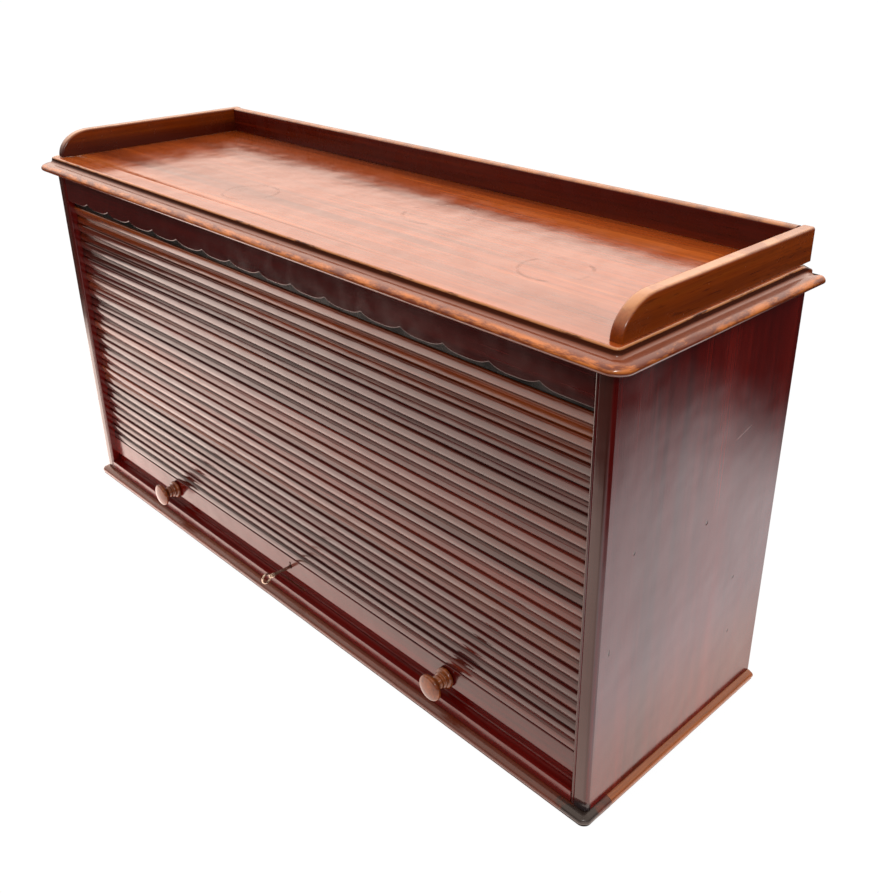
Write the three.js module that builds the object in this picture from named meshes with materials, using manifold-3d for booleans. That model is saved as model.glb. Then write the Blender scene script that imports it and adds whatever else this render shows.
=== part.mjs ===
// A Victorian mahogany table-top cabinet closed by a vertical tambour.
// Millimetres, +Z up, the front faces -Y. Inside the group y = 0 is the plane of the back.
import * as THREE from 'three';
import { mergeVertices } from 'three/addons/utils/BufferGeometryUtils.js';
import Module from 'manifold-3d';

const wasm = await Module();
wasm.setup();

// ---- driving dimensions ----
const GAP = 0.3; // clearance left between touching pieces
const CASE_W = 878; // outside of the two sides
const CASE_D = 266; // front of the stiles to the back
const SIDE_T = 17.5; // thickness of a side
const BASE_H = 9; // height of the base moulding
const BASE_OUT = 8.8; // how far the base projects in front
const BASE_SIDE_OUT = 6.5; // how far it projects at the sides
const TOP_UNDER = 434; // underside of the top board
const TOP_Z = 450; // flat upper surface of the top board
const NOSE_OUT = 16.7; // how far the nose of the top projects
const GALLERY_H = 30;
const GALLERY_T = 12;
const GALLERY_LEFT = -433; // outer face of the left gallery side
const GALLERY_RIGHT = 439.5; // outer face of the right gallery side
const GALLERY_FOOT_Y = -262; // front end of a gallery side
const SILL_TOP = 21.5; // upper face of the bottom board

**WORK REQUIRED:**
Which lines above contain the word "manifold"? Copy each of them.

**FULL ANSWER:**
Write the three.js module that builds the object in this picture from named meshes with materials, using manifold-3d for booleans. That model is saved as model.glb. Then write the Blender scene script that imports it and adds whatever else this render shows.
import Module from 'manifold-3d';